All I'm saying is, if you peed your pants at my reading the other night, please do me the courtesy of visiting your doctor to get a clean bill of health before you attend another one of my events. The material I read that night wasn't even my funniest stuff, so you can understand my concern. If you came to my next reading without a physician's approval, and one or more of your other organs started malfunctioning, there could be serious legal consequences. Besides, most of the places I read have only one bathroom, so everyone else would have to wait in line while you cleaned yourself up--all because you were too proud or stupid to admit to your doctor that you pee when I read. 

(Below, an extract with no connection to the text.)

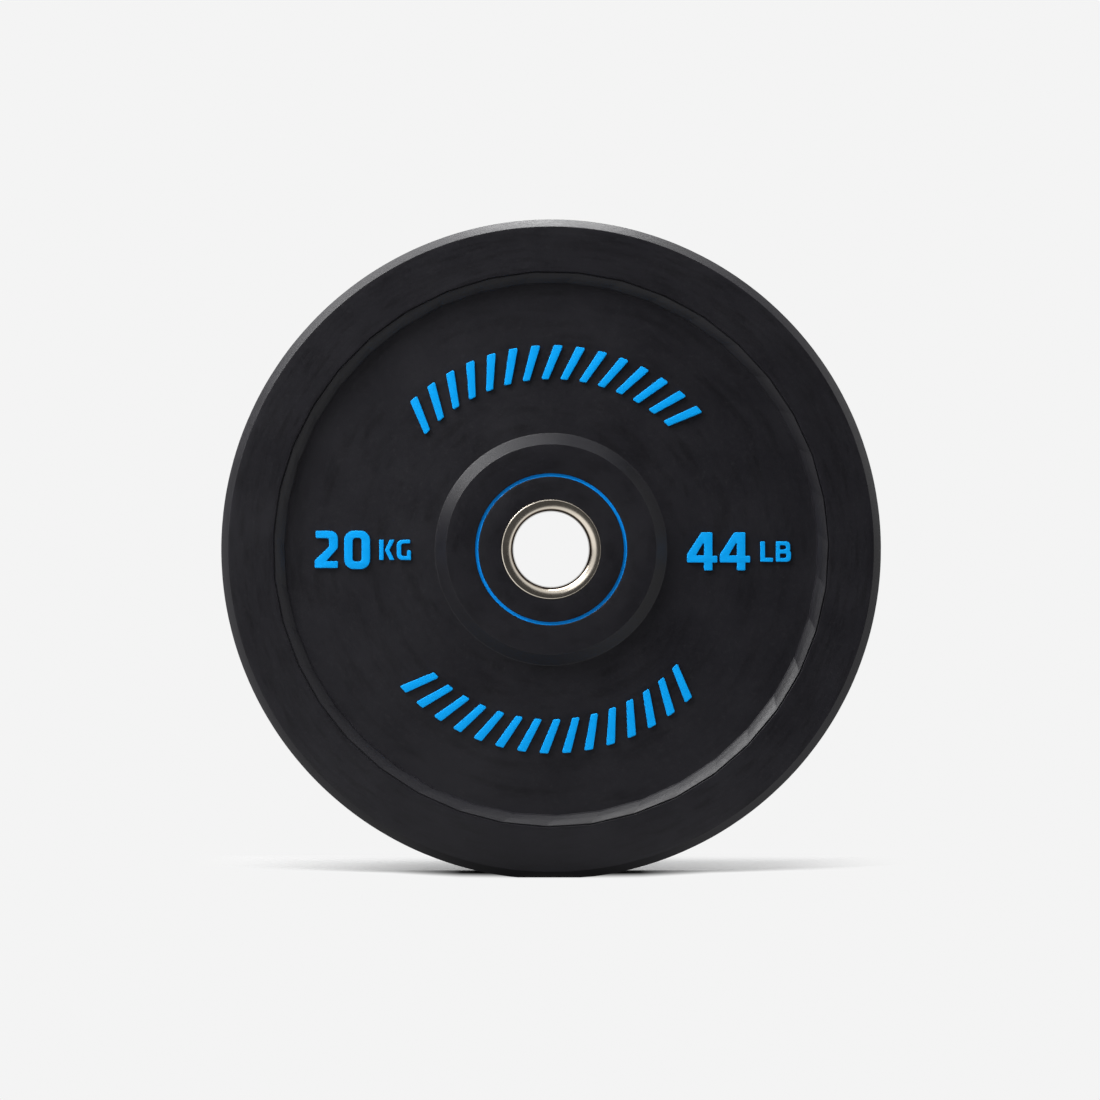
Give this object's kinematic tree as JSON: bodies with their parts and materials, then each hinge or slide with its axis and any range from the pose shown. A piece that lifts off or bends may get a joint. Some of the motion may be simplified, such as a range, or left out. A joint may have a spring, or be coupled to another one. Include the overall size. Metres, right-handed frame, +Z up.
{
  "type": "bumper plate",
  "caption": "Round black rubber barbell weight plate, recessed on both faces, with a steel-lined centre bore and a thin blue ring round the hub.",
  "frame": {"origin": "middle of the plate: on the axis of the bore, halfway between the two faces", "axes": "the axis of the bore runs along Y, the face that the picture shows is towards -Y, and +Z is up, with the plate standing on its tread"},
  "size_m": [0.4494, 0.081, 0.4481],
  "materials": {
    "black_rubber": "matte",
    "stainless_steel": "satin",
    "plain_steel": "satin",
    "blue_rubber": "matte"
  },
  "bodies": {
    "root": {"rubber_body": "black_rubber", "bore_sleeve": "stainless_steel", "anchor_flange": "plain_steel", "hub_ring_front": "blue_rubber", "hub_ring_rear": "blue_rubber"}
  },
  "joints": []
}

Safety for my readers is my first concern. So please, for your sake and mine, swallow your pride and see a doctor. Though public pants-peeing can be nothing more than a harmless response to humor, it's not always a laughing matter. 

 

Pioneer Press reviews The Bleeder

The Pioneer Press's Mary Ann Grossmann was kind enough to give my short story collection, The Bleeder, some love in Sunday's paper (June 14). It was the leadoff review for her summer reading round up. Here's the link to the full review: http://tinyurl.com/oul8y82

She liked most of the stories, but one of them appeared to have "upset" her. Here's what she wrote: "Tad Simons . . . offers eight varied and often funny stories in this collection. Seven are lots of fun; one is so upsetting it seems to have wandered in from another book."

At first I thought she was talking about the title story, The Bleeder, since people have told me that it, too, upset them. But no, she was talking about the story "Some Kind of Animal," which, ironically, happens to be one of my favorites. Yes, it's a little sick and twisted, but hey, I did my master's thesis on themes of evil in books by John Hawkes, so by comparison it's pretty tame.

Tragedies require tragic things to happen, so I personally take it as a compliment if I can actually upset someone in this day and age. I mean, have you seen the TV show Hannibal? Now there's some sick, twisted shit. I think "Some Kind of Animal" is funny too, because it satirizes the way in which men in this society feel emasculated, and what happens to one poor guy when he tries to reclaim some sense of masculinity for himself. All in the name of a woman, of course--but only her name, because he doesn't even really know her.

Anyway, it's nice to get some press. Thanks Mary Ann. 

About that photo . . .

Torrey Pines Beach, Del Mar, CA

Torrey Pines Beach, Del Mar, CA

Some of you have ignored my entreaties to read what I write, and have instead been asking me all kinds of questions about the photo on the homepage of this site. Where was it taken? Were the pelicans photoshopped in? Have I always been such a gifted photographer? Why do I write when I can take photos like this? Really, it's a crime that I am a writer and not a photographer. That kind of thing.

Well, friends who grew up with me will recognize this is the view from the ocean bluffs north of Torrey Pines State Park in Del Mar, California. This shot is looking south toward Torrey Pines State Park. La Jolla is off in the distance to the right, and no, I did not photoshop the pelicans in. These guys fly up and down the coast all day, riding the breeze off the ocean. I just waited patiently for them to organize themselves in the most photographically appealing manner possible, then snapped like crazy. The trippy texture of the photo is a Snapseed filter of some kind (I can't remember which), and the surf that day was exceptionally good. I don't know what's happened to the surf in my hometown, but every time I visit the waves seem to be perfect: 4-6 feet with a glassy face and gentle shoulders. Where were those waves when I was growing up? 

Anyway, I hope that clears up the mystery of the fabulous photo. Myriad other mysteries will be unmasked in this space in the weeks and months to come, including another big one that people I grew up with often ask: Why do I live in Minnesota now? After all, the waves here do suck pretty bad.